- _The task_
Reproduce all of the listing below without alteration.

- _Data block_
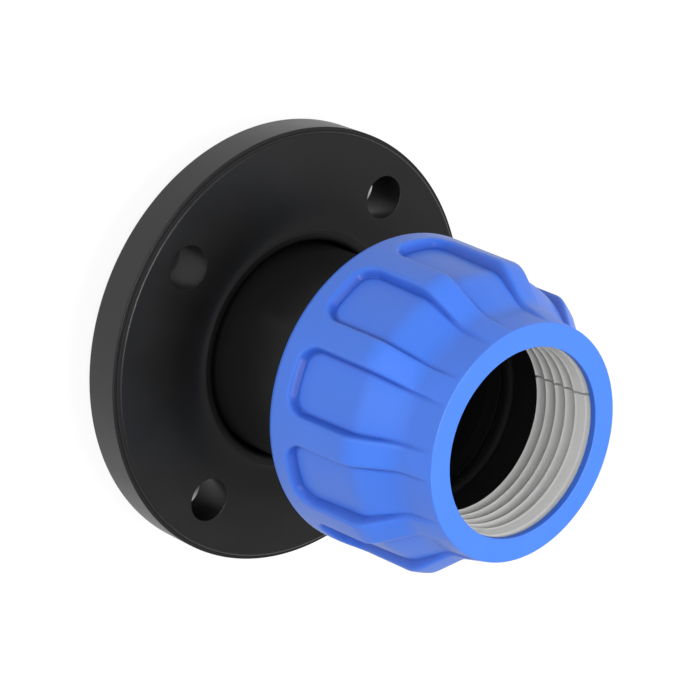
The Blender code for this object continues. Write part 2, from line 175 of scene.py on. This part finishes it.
def thread(name, root, outwards, low, high, phase):
    """One helical ridge on a barrel, or in a bore where outwards is -1. Its root is buried in
    the wall, and its ends sink into it and are closed."""
    half_root = 0.5 * THREAD_CREST + (THREAD_DEPTH + THREAD_BURY) * THREAD_FLANK
    start = low + half_root
    turns = (high - half_root - start) / THREAD_LEAD
    buried = root - outwards * THREAD_BURY
    crest = root + outwards * THREAD_DEPTH
    section = rounded(
        [
            (buried, start - half_root, 0.0),
            (crest, start - 0.5 * THREAD_CREST, EDGE),
            (crest, start + 0.5 * THREAD_CREST, EDGE),
            (buried, start + half_root, 0.0),
        ]
    )
    ridge = drawn(name, section)
    climb = ridge.modifiers.new("climb", "SCREW")
    climb.angle = TURN * turns
    climb.screw_offset = THREAD_LEAD * turns
    climb.steps = math.ceil(THREAD_STEPS * turns)
    climb.render_steps = climb.steps
    apply_all(ridge)
    for vertex in ridge.data.vertices:
        rise = vertex.co.z - start
        ridge_angle = math.atan2(vertex.co.y, vertex.co.x)
        along = round(rise / THREAD_LEAD - ridge_angle / TURN) + ridge_angle / TURN
        fade = min(1.0, along / THREAD_FADE, (turns - along) / THREAD_FADE)
        radius = math.hypot(vertex.co.x, vertex.co.y)
        height = outwards * (radius - root)
        lowered = height * max(0.0, fade) - 0.5 * THREAD_BURY * (1.0 - max(0.0, fade))
        if height > 0.0:
            vertex.co.xy *= (root + outwards * lowered) / radius
    bpy.ops.object.mode_set(mode="EDIT")
    bpy.ops.mesh.select_all(action="DESELECT")
    bpy.ops.mesh.select_mode(type="EDGE")
    bpy.ops.mesh.select_non_manifold()
    bpy.ops.mesh.fill_holes(sides=len(section))
    bpy.ops.mesh.select_mode(type="VERT")
    bpy.ops.mesh.select_all(action="SELECT")
    bpy.ops.mesh.normals_make_consistent(inside=False)
    bpy.ops.object.mode_set(mode="OBJECT")
    turned_by = TURN * ((start - BARREL_START) / THREAD_LEAD - phase)
    ridge.data.transform(Matrix.Rotation(turned_by, 4, "Z"))
    return ridge


groove_points = []
for groove in GROOVE_RADII:
    groove_points.append((groove - GROOVE_DEPTH, 0.0, 0.0))
    groove_points.append((groove, GROOVE_DEPTH, 0.2 * MM))
    groove_points.append((groove + GROOVE_DEPTH, 0.0, 0.0))
body_outline = rounded(
    [
        (COLLAR_RADIUS, 0.0, 1.2 * MM),
        (COLLAR_RADIUS, COLLAR_TOP, 1.2 * MM),
        (NECK_RADIUS, COLLAR_TOP, 1.2 * MM),
        (NECK_RADIUS, FLARE_START, 6.0 * MM),
        (BARREL_RADIUS, BARREL_START, 3.0 * MM),
        (BARREL_RADIUS, BODY_MOUTH, 1.0 * MM),
        (SEAT_RADIUS, BODY_MOUTH, 0.6 * MM),
        (SEAT_RADIUS, SEAT, EDGE),
        (SOCKET_RADIUS + SEAT_STEP, SEAT, EDGE),
        (SOCKET_RADIUS, SEAT - SEAT_LEAD, EDGE),
        (SOCKET_RADIUS, PIPE_STOP, 0.5 * MM),
        (WATERWAY_RADIUS, PIPE_STOP, 0.6 * MM),
        (WATERWAY_RADIUS, 0.0, 0.6 * MM),
    ]
    + groove_points
)
moulded_body = spun("moulded_body", body_outline, BODY_STEPS)
body_thread = thread(
    "body_thread",
    BARREL_RADIUS,
    1.0,
    BARREL_START + THREAD_RUNOUT,
    BODY_MOUTH - THREAD_RUNOUT,
    0.0,
)
joined_by_boolean(moulded_body, body_thread, "UNION")


def socket(group, name, side, kind="NodeSocketFloat", value=None):
    """Adds one named input or output to a node group."""
    made = group.interface.new_socket(name=name, in_out=side, socket_type=kind)
    if value is not None:
        made.default_value = value
    return made


def moulded_skin():
    """A node group for moulded plastic: fine grain, slow sink waves and faint flow clouds."""
    group = bpy.data.node_groups.new("moulded skin", "ShaderNodeTree")
    socket(group, "Colour", "INPUT", "NodeSocketColor")
    socket(group, "Cloud amount", "INPUT", value=0.1)
    socket(group, "Cloud size", "INPUT", value=60.0)
    socket(group, "Grain size", "INPUT", value=2500.0)
    socket(group, "Grain depth", "INPUT", value=0.1)
    socket(group, "Wave depth", "INPUT", value=0.1)
    socket(group, "Roughness", "INPUT", value=0.4)
    socket(group, "Roughness spread", "INPUT", value=0.06)
    socket(group, "Colour", "OUTPUT", "NodeSocketColor")
    socket(group, "Roughness", "OUTPUT")
    socket(group, "Normal", "OUTPUT", "NodeSocketVector")
    nodes = group.nodes
    links = group.links
    inside = nodes.new("NodeGroupInput")
    outside = nodes.new("NodeGroupOutput")
    place = nodes.new("ShaderNodeTexCoord")
    clouds = nodes.new("ShaderNodeTexNoise")
    clouds.inputs["Detail"].default_value = 3.0
    links.new(place.outputs["Object"], clouds.inputs["Vector"])
    links.new(inside.outputs["Cloud size"], clouds.inputs["Scale"])
    centred = nodes.new("ShaderNodeMath")
    centred.operation = "SUBTRACT"
    centred.inputs[1].default_value = 0.5
    links.new(clouds.outputs["Fac"], centred.inputs[0])
    strength = nodes.new("ShaderNodeMath")
    strength.operation = "MULTIPLY_ADD"
    strength.inputs[2].default_value = 1.0
    links.new(centred.outputs[0], strength.inputs[0])
    links.new(inside.outputs["Cloud amount"], strength.inputs[1])
    tint = nodes.new("ShaderNodeVectorMath")
    tint.operation = "SCALE"
    links.new(inside.outputs["Colour"], tint.inputs[0])
    links.new(strength.outputs[0], tint.inputs["Scale"])
    links.new(tint.outputs[0], outside.inputs["Colour"])
    spread = nodes.new("ShaderNodeMath")
    spread.operation = "MULTIPLY_ADD"
    links.new(centred.outputs[0], spread.inputs[0])
    links.new(inside.outputs["Roughness spread"], spread.inputs[1])
    links.new(inside.outputs["Roughness"], spread.inputs[2])
    links.new(spread.outputs[0], outside.inputs["Roughness"])
    grain = nodes.new("ShaderNodeTexNoise")
    grain.inputs["Detail"].default_value = 2.0
    links.new(place.outputs["Object"], grain.inputs["Vector"])
    links.new(inside.outputs["Grain size"], grain.inputs["Scale"])
    fine = nodes.new("ShaderNodeBump")
    fine.inputs["Distance"].default_value = 0.05 * MM
    links.new(inside.outputs["Grain depth"], fine.inputs["Strength"])
    links.new(grain.outputs["Fac"], fine.inputs["Height"])
    wave = nodes.new("ShaderNodeBump")
    wave.inputs["Distance"].default_value = 1.0 * MM
    links.new(inside.outputs["Wave depth"], wave.inputs["Strength"])
    links.new(clouds.outputs["Fac"], wave.inputs["Height"])
    links.new(fine.outputs["Normal"], wave.inputs["Normal"])
    links.new(wave.outputs["Normal"], outside.inputs["Normal"])
    return group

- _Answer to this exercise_
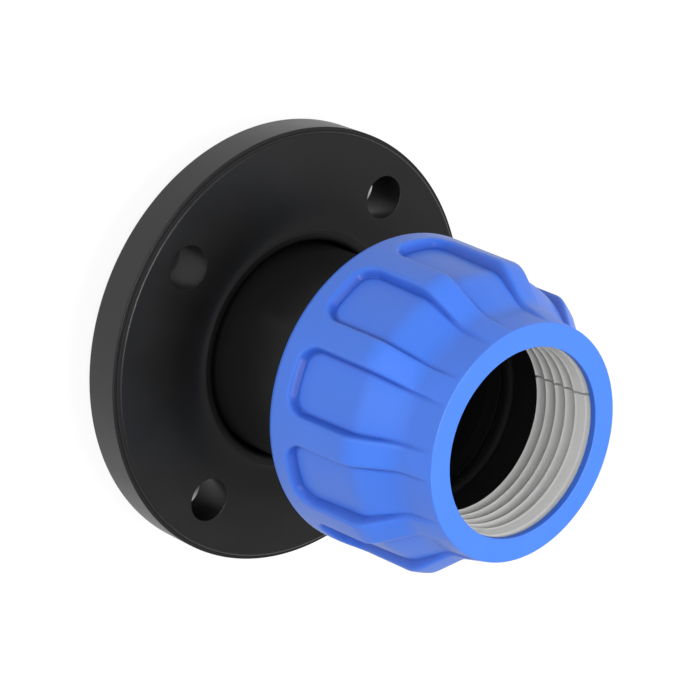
The Blender code for this object continues. Write part 2, from line 175 of scene.py on. This part finishes it.
def thread(name, root, outwards, low, high, phase):
    """One helical ridge on a barrel, or in a bore where outwards is -1. Its root is buried in
    the wall, and its ends sink into it and are closed."""
    half_root = 0.5 * THREAD_CREST + (THREAD_DEPTH + THREAD_BURY) * THREAD_FLANK
    start = low + half_root
    turns = (high - half_root - start) / THREAD_LEAD
    buried = root - outwards * THREAD_BURY
    crest = root + outwards * THREAD_DEPTH
    section = rounded(
        [
            (buried, start - half_root, 0.0),
            (crest, start - 0.5 * THREAD_CREST, EDGE),
            (crest, start + 0.5 * THREAD_CREST, EDGE),
            (buried, start + half_root, 0.0),
        ]
    )
    ridge = drawn(name, section)
    climb = ridge.modifiers.new("climb", "SCREW")
    climb.angle = TURN * turns
    climb.screw_offset = THREAD_LEAD * turns
    climb.steps = math.ceil(THREAD_STEPS * turns)
    climb.render_steps = climb.steps
    apply_all(ridge)
    for vertex in ridge.data.vertices:
        rise = vertex.co.z - start
        ridge_angle = math.atan2(vertex.co.y, vertex.co.x)
        along = round(rise / THREAD_LEAD - ridge_angle / TURN) + ridge_angle / TURN
        fade = min(1.0, along / THREAD_FADE, (turns - along) / THREAD_FADE)
        radius = math.hypot(vertex.co.x, vertex.co.y)
        height = outwards * (radius - root)
        lowered = height * max(0.0, fade) - 0.5 * THREAD_BURY * (1.0 - max(0.0, fade))
        if height > 0.0:
            vertex.co.xy *= (root + outwards * lowered) / radius
    bpy.ops.object.mode_set(mode="EDIT")
    bpy.ops.mesh.select_all(action="DESELECT")
    bpy.ops.mesh.select_mode(type="EDGE")
    bpy.ops.mesh.select_non_manifold()
    bpy.ops.mesh.fill_holes(sides=len(section))
    bpy.ops.mesh.select_mode(type="VERT")
    bpy.ops.mesh.select_all(action="SELECT")
    bpy.ops.mesh.normals_make_consistent(inside=False)
    bpy.ops.object.mode_set(mode="OBJECT")
    turned_by = TURN * ((start - BARREL_START) / THREAD_LEAD - phase)
    ridge.data.transform(Matrix.Rotation(turned_by, 4, "Z"))
    return ridge


groove_points = []
for groove in GROOVE_RADII:
    groove_points.append((groove - GROOVE_DEPTH, 0.0, 0.0))
    groove_points.append((groove, GROOVE_DEPTH, 0.2 * MM))
    groove_points.append((groove + GROOVE_DEPTH, 0.0, 0.0))
body_outline = rounded(
    [
        (COLLAR_RADIUS, 0.0, 1.2 * MM),
        (COLLAR_RADIUS, COLLAR_TOP, 1.2 * MM),
        (NECK_RADIUS, COLLAR_TOP, 1.2 * MM),
        (NECK_RADIUS, FLARE_START, 6.0 * MM),
        (BARREL_RADIUS, BARREL_START, 3.0 * MM),
        (BARREL_RADIUS, BODY_MOUTH, 1.0 * MM),
        (SEAT_RADIUS, BODY_MOUTH, 0.6 * MM),
        (SEAT_RADIUS, SEAT, EDGE),
        (SOCKET_RADIUS + SEAT_STEP, SEAT, EDGE),
        (SOCKET_RADIUS, SEAT - SEAT_LEAD, EDGE),
        (SOCKET_RADIUS, PIPE_STOP, 0.5 * MM),
        (WATERWAY_RADIUS, PIPE_STOP, 0.6 * MM),
        (WATERWAY_RADIUS, 0.0, 0.6 * MM),
    ]
    + groove_points
)
moulded_body = spun("moulded_body", body_outline, BODY_STEPS)
body_thread = thread(
    "body_thread",
    BARREL_RADIUS,
    1.0,
    BARREL_START + THREAD_RUNOUT,
    BODY_MOUTH - THREAD_RUNOUT,
    0.0,
)
joined_by_boolean(moulded_body, body_thread, "UNION")


def socket(group, name, side, kind="NodeSocketFloat", value=None):
    """Adds one named input or output to a node group."""
    made = group.interface.new_socket(name=name, in_out=side, socket_type=kind)
    if value is not None:
        made.default_value = value
    return made


def moulded_skin():
    """A node group for moulded plastic: fine grain, slow sink waves and faint flow clouds."""
    group = bpy.data.node_groups.new("moulded skin", "ShaderNodeTree")
    socket(group, "Colour", "INPUT", "NodeSocketColor")
    socket(group, "Cloud amount", "INPUT", value=0.1)
    socket(group, "Cloud size", "INPUT", value=60.0)
    socket(group, "Grain size", "INPUT", value=2500.0)
    socket(group, "Grain depth", "INPUT", value=0.1)
    socket(group, "Wave depth", "INPUT", value=0.1)
    socket(group, "Roughness", "INPUT", value=0.4)
    socket(group, "Roughness spread", "INPUT", value=0.06)
    socket(group, "Colour", "OUTPUT", "NodeSocketColor")
    socket(group, "Roughness", "OUTPUT")
    socket(group, "Normal", "OUTPUT", "NodeSocketVector")
    nodes = group.nodes
    links = group.links
    inside = nodes.new("NodeGroupInput")
    outside = nodes.new("NodeGroupOutput")
    place = nodes.new("ShaderNodeTexCoord")
    clouds = nodes.new("ShaderNodeTexNoise")
    clouds.inputs["Detail"].default_value = 3.0
    links.new(place.outputs["Object"], clouds.inputs["Vector"])
    links.new(inside.outputs["Cloud size"], clouds.inputs["Scale"])
    centred = nodes.new("ShaderNodeMath")
    centred.operation = "SUBTRACT"
    centred.inputs[1].default_value = 0.5
    links.new(clouds.outputs["Fac"], centred.inputs[0])
    strength = nodes.new("ShaderNodeMath")
    strength.operation = "MULTIPLY_ADD"
    strength.inputs[2].default_value = 1.0
    links.new(centred.outputs[0], strength.inputs[0])
    links.new(inside.outputs["Cloud amount"], strength.inputs[1])
    tint = nodes.new("ShaderNodeVectorMath")
    tint.operation = "SCALE"
    links.new(inside.outputs["Colour"], tint.inputs[0])
    links.new(strength.outputs[0], tint.inputs["Scale"])
    links.new(tint.outputs[0], outside.inputs["Colour"])
    spread = nodes.new("ShaderNodeMath")
    spread.operation = "MULTIPLY_ADD"
    links.new(centred.outputs[0], spread.inputs[0])
    links.new(inside.outputs["Roughness spread"], spread.inputs[1])
    links.new(inside.outputs["Roughness"], spread.inputs[2])
    links.new(spread.outputs[0], outside.inputs["Roughness"])
    grain = nodes.new("ShaderNodeTexNoise")
    grain.inputs["Detail"].default_value = 2.0
    links.new(place.outputs["Object"], grain.inputs["Vector"])
    links.new(inside.outputs["Grain size"], grain.inputs["Scale"])
    fine = nodes.new("ShaderNodeBump")
    fine.inputs["Distance"].default_value = 0.05 * MM
    links.new(inside.outputs["Grain depth"], fine.inputs["Strength"])
    links.new(grain.outputs["Fac"], fine.inputs["Height"])
    wave = nodes.new("ShaderNodeBump")
    wave.inputs["Distance"].default_value = 1.0 * MM
    links.new(inside.outputs["Wave depth"], wave.inputs["Strength"])
    links.new(clouds.outputs["Fac"], wave.inputs["Height"])
    links.new(fine.outputs["Normal"], wave.inputs["Normal"])
    links.new(wave.outputs["Normal"], outside.inputs["Normal"])
    return group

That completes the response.